Defendant testified and indicated that he had known Romero for approximately 10 years, and they were involved in a romantic relationship from 2004 until March 30, 2009. In November 2008, his relationship with Banes ended after Romero spent the night with Banes. In February 2009, Banes threatened to "smash" defendant if he found out defendant had been the person who burglarized his home. Banes also started intimidating or "mad dogging" defendant when they encountered each other at Alvaro's home.

About two weeks prior to March 30, 2009, defendant's daughter drove him to visit Galaz. As defendant's daughter waited in the driveway, Banes called her and blew kisses at her. When defendant's daughter told him what Banes had done, he was upset and told her to stop the car, but she refused and drove away.

Defendant was doing crack cocaine the entire weekend leading up to March 30, 2009. Around 10:00 a.m., defendant went to Alvaro's home to buy drugs. He saw Alvaro and Banes in front of Alvaro's home. Ever since the incident when Banes blew kisses at his daughter, defendant had been upset. He confronted Banes about it. Defendant, who had "shower shoes" on, was ready to fight Banes but told him, "Let me go put on my shoes. I'll [be] right back and I'll accommodate you." Defendant was not concerned that Banes was much larger in size. When he was leaving, Banes taunted him, threatening to sexually assault defendant's daughter and then defendant himself. That sent defendant into a rage. He then drove home. He already was carrying his pistol because he had a large amount of cash on him.

Defendant testified that he was five feet four inches tall, and weighed 170 pounds.

When defendant arrived at his home, he put on his tennis shoes and asked Anderson for a ride. He planned to fight Banes and wanted Anderson to watch his back, although he never told Anderson that. Anderson assumed they were going to buy drugs.As they pulled up at Alvaro's home, defendant asked him where Banes was, and Alvaro pointed across the street. As defendant walked "real fast" toward Banes's car, Banes started to get out of the car. Banes told him that nobody messes with a "polar bear" and reached toward his car. Defendant saw a shotgun on the floor of the car. As defendant ran towards Banes, he reached for his nine-millimeter pistol to defend himself. Banes "turned real quick and lunged at" defendant, without the shotgun. Banes grabbed defendant's arm and pulled the gun away from him. The gun went off. Defendant was in shock because he did not intend to shoot Banes. As he was running back to his car, the gun accidentally discharged a second time, hitting Banes. Defendant then left with Anderson and returned to his home.
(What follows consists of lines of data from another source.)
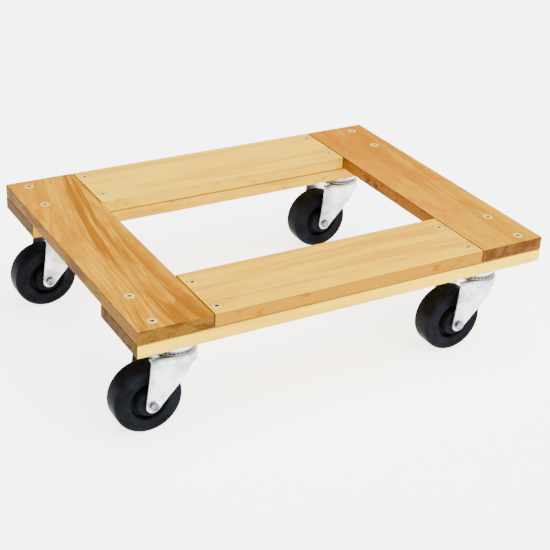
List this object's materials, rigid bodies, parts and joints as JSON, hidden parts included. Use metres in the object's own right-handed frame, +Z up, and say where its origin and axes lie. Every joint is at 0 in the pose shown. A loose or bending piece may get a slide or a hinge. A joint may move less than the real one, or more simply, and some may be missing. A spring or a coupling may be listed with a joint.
{
  "type": "four-wheel dolly",
  "caption": "Low wooden furniture dolly: open rectangular deck of crossed boards bolted in two layers, on swivel plate casters with hard black wheels.",
  "frame": {"origin": "middle of the whole footprint on the floor, under the wheels", "axes": "+X along the deck's length, away from the side that the casters trail to; +Y across the deck to the back; +Z up"},
  "size_m": [0.8558, 0.635, 0.2372],
  "materials": {
    "pale_wood": "clear-lacquered pale softwood",
    "brown_wood": "clear-lacquered yellow-brown hardwood",
    "zinc": "bright zinc plate",
    "bolt_steel": "zinc-plated fastener",
    "race_steel": "dark oiled steel",
    "black_tread": "glossy black hard rubber",
    "sleeve_steel": "plain turned steel"
  },
  "bodies": {
    "deck": {"left_end_board": "brown_wood", "right_end_board": "brown_wood", "front_top_rail": "pale_wood", "back_top_rail": "pale_wood", "front_lower_rail": "pale_wood", "back_lower_rail": "pale_wood", "front_left_bolt_1": "bolt_steel", "front_left_bolt_2": "bolt_steel", "front_left_bolt_3": "bolt_steel", "front_left_bolt_4": "bolt_steel", "front_left_plate": "zinc", "front_left_ball_race": "race_steel", "front_left_king_bolt": "bolt_steel", "front_left_king_nut": "bolt_steel", "front_right_bolt_1": "bolt_steel", "front_right_bolt_2": "bolt_steel", "front_right_bolt_3": "bolt_steel", "front_right_bolt_4": "bolt_steel", "front_right_plate": "zinc", "front_right_ball_race": "race_steel", "front_right_king_bolt": "bolt_steel", "front_right_king_nut": "bolt_steel", "back_left_bolt_1": "bolt_steel", "back_left_bolt_2": "bolt_steel", "back_left_bolt_3": "bolt_steel", "back_left_bolt_4": "bolt_steel", "back_left_plate": "zinc", "back_left_ball_race": "race_steel", "back_left_king_bolt": "bolt_steel", "back_left_king_nut": "bolt_steel", "back_right_bolt_1": "bolt_steel", "back_right_bolt_2": "bolt_steel", "back_right_bolt_3": "bolt_steel", "back_right_bolt_4": "bolt_steel", "back_right_plate": "zinc", "back_right_ball_race": "race_steel", "back_right_king_bolt": "bolt_steel", "back_right_king_nut": "bolt_steel"},
    "front_left_swivel": {"front_left_fork": "zinc", "front_left_axle_bolt": "bolt_steel", "front_left_axle_nut": "bolt_steel", "front_left_axle_sleeve": "sleeve_steel"},
    "front_left_roller": {"front_left_wheel": "black_tread"},
    "front_right_swivel": {"front_right_fork": "zinc", "front_right_axle_bolt": "bolt_steel", "front_right_axle_nut": "bolt_steel", "front_right_axle_sleeve": "sleeve_steel"},
    "front_right_roller": {"front_right_wheel": "black_tread"},
    "back_left_swivel": {"back_left_fork": "zinc", "back_left_axle_bolt": "bolt_steel", "back_left_axle_nut": "bolt_steel", "back_left_axle_sleeve": "sleeve_steel"},
    "back_left_roller": {"back_left_wheel": "black_tread"},
    "back_right_swivel": {"back_right_fork": "zinc", "back_right_axle_bolt": "bolt_steel", "back_right_axle_nut": "bolt_steel", "back_right_axle_sleeve": "sleeve_steel"},
    "back_right_roller": {"back_right_wheel": "black_tread"}
  },
  "joints": [
    {"name": "front_left_swivel_turn", "type": "hinge", "parent": "deck", "child": "front_left_swivel", "pos_m": [-0.31265, -0.2456, 0.1515], "axis": [0, 0, 1], "continuous": true},
    {"name": "front_left_wheel_spin", "type": "hinge", "parent": "front_left_swivel", "child": "front_left_roller", "pos_m": [-0.36445, -0.2456, 0.0635], "axis": [0, 1, 0], "continuous": true},
    {"name": "front_right_swivel_turn", "type": "hinge", "parent": "deck", "child": "front_right_swivel", "pos_m": [0.33055, -0.2456, 0.1515], "axis": [0, 0, 1], "continuous": true},
    {"name": "front_right_wheel_spin", "type": "hinge", "parent": "front_right_swivel", "child": "front_right_roller", "pos_m": [0.27875, -0.2456, 0.0635], "axis": [0, 1, 0], "continuous": true},
    {"name": "back_left_swivel_turn", "type": "hinge", "parent": "deck", "child": "back_left_swivel", "pos_m": [-0.31265, 0.2456, 0.1515], "axis": [0, 0, 1], "continuous": true},
    {"name": "back_left_wheel_spin", "type": "hinge", "parent": "back_left_swivel", "child": "back_left_roller", "pos_m": [-0.36445, 0.2456, 0.0635], "axis": [0, 1, 0], "continuous": true},
    {"name": "back_right_swivel_turn", "type": "hinge", "parent": "deck", "child": "back_right_swivel", "pos_m": [0.33055, 0.2456, 0.1515], "axis": [0, 0, 1], "continuous": true},
    {"name": "back_right_wheel_spin", "type": "hinge", "parent": "back_right_swivel", "child": "back_right_roller", "pos_m": [0.27875, 0.2456, 0.0635], "axis": [0, 1, 0], "continuous": true}
  ]
}
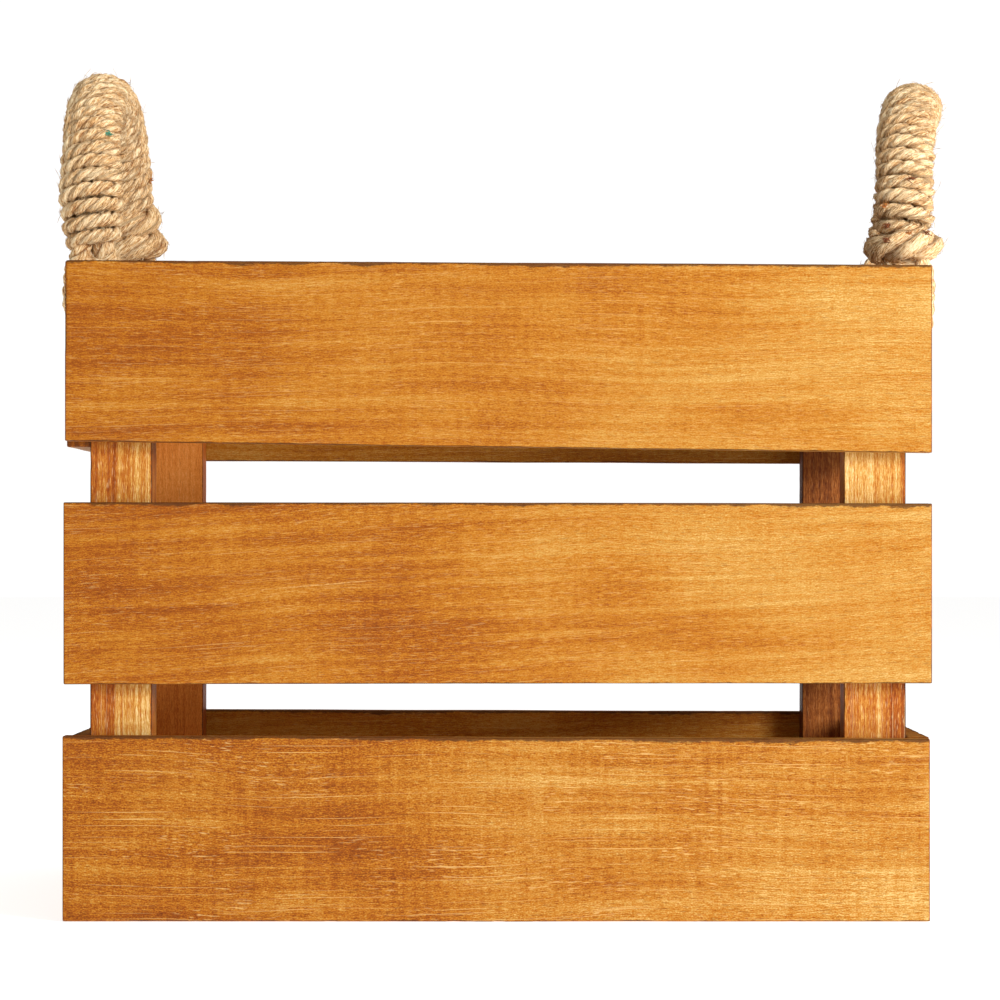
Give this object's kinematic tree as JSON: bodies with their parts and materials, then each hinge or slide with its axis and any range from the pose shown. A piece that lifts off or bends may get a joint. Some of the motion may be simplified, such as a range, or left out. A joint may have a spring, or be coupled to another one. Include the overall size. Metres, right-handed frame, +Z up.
{
  "type": "wooden apple crate",
  "caption": "Open slatted wooden crate with corner posts inside and an upright jute-wrapped rope handle at each end.",
  "frame": {"origin": "middle of the underside, on the middle floor board's bottom face", "axes": "+X along the crate's length towards the right-hand handle, +Y from the front wall to the back wall, +Z up"},
  "size_m": [0.3711, 0.25, 0.348],
  "materials": {
    "wall_slat": "golden-brown stain, satin, fine grain",
    "corner_post": "lighter golden stain, satin, streaked",
    "floor_board": "golden-brown stain, matt",
    "floor_cleat": "golden stain, matt",
    "staple": "galvanised wire",
    "jute_rope": "twisted jute, fibrous, matt",
    "jute_wrapping": "three-strand twisted jute wound in close turns, fibrous, matt"
  },
  "bodies": {
    "crate": {"front_slat_bottom": "wall_slat", "front_slat_middle": "wall_slat", "front_slat_top": "wall_slat", "back_slat_bottom": "wall_slat", "back_slat_middle": "wall_slat", "back_slat_top": "wall_slat", "left_slat_bottom": "wall_slat", "left_slat_middle": "wall_slat", "left_slat_top": "wall_slat", "right_slat_bottom": "wall_slat", "right_slat_middle": "wall_slat", "right_slat_top": "wall_slat", "post_front_left": "corner_post", "post_front_right": "corner_post", "post_back_left": "corner_post", "post_back_right": "corner_post", "floor_board_front": "floor_board", "floor_board_middle": "floor_board", "floor_board_back": "floor_board", "cleat_left": "floor_cleat", "cleat_right": "floor_cleat", "staple_front_left_bottom_a": "staple", "staple_front_left_bottom_b": "staple", "staple_front_left_middle_a": "staple", "staple_front_left_middle_b": "staple", "staple_front_left_top_a": "staple", "staple_front_left_top_b": "staple", "staple_front_right_bottom_a": "staple", "staple_front_right_bottom_b": "staple", "staple_front_right_middle_a": "staple", "staple_front_right_middle_b": "staple", "staple_front_right_top_a": "staple", "staple_front_right_top_b": "staple", "staple_back_left_bottom_a": "staple", "staple_back_left_bottom_b": "staple", "staple_back_left_middle_a": "staple", "staple_back_left_middle_b": "staple", "staple_back_left_top_a": "staple", "staple_back_left_top_b": "staple", "staple_back_right_bottom_a": "staple", "staple_back_right_bottom_b": "staple", "staple_back_right_middle_a": "staple", "staple_back_right_middle_b": "staple", "staple_back_right_top_a": "staple", "staple_back_right_top_b": "staple", "staple_floor_front_left": "staple", "staple_floor_front_right": "staple", "staple_floor_middle_left": "staple", "staple_floor_middle_right": "staple", "staple_floor_back_left": "staple", "staple_floor_back_right": "staple", "rope_eye_left_front": "jute_rope", "rope_eye_left_rear": "jute_rope", "rope_eye_right_front": "jute_rope", "rope_eye_right_rear": "jute_rope"},
    "left_handle": {"handle_core_left": "jute_rope", "handle_wrap_left": "jute_wrapping"},
    "right_handle": {"handle_core_right": "jute_rope", "handle_wrap_right": "jute_wrapping"}
  },
  "joints": [
    {"name": "left_handle_tilt", "type": "hinge", "parent": "crate", "child": "left_handle", "pos_m": [-0.1654, 0, 0.258], "axis": [0, 1, 0], "range_deg": [-75, 75], "deforming": ["rope_eye_left_front", "rope_eye_left_rear"]},
    {"name": "right_handle_tilt", "type": "hinge", "parent": "crate", "child": "right_handle", "pos_m": [0.1654, 0, 0.258], "axis": [0, 1, 0], "range_deg": [-75, 75], "deforming": ["rope_eye_right_front", "rope_eye_right_rear"]}
  ]
}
Defendant later testified he was not sure whether he told Anderson that he was going to fight Banes.

When he observed police cars approaching his home, defendant fled, throwing his pistol in a neighbor's trash can. At trial, defendant admitted the authenticity of the intercepted phone calls and agreed that he never mentioned the shooting was accidental or in self-defense.

Rebuttal

Detective Burzumato searched Banes's car and did not find any firearms or weapons inside it.

DISCUSSION

Failure to Instruct on Sudden Quarrel or Heat of Passion Voluntary Manslaughter

The trial court has a duty to "instruct on lesser offenses necessarily included in the charged offense if there is substantial evidence the defendant is guilty only of the lesser. [Citation.] On the other hand, if there is no proof, other than an unexplainable rejection of the prosecution's evidence, that the offense was less than that charged, such instructions shall not be given. [Citation.]" (People v. Kraft (2000) 23 Cal.4th 978, 1063-1064.)

Voluntary manslaughter is the "unlawful killing of a human being without malice" "upon a sudden quarrel or heat of passion." (Pen. Code, § 192, subd. (a).) An unlawful killing also may be voluntary manslaughter where malice has been negated by an honest but unreasonable belief the defendant's life was in imminent danger from the victim. (People v. Blakeley (2000) 23 Cal.4th 82, 88; People v. Lasko (2000) 23 Cal.4th 101, 108.)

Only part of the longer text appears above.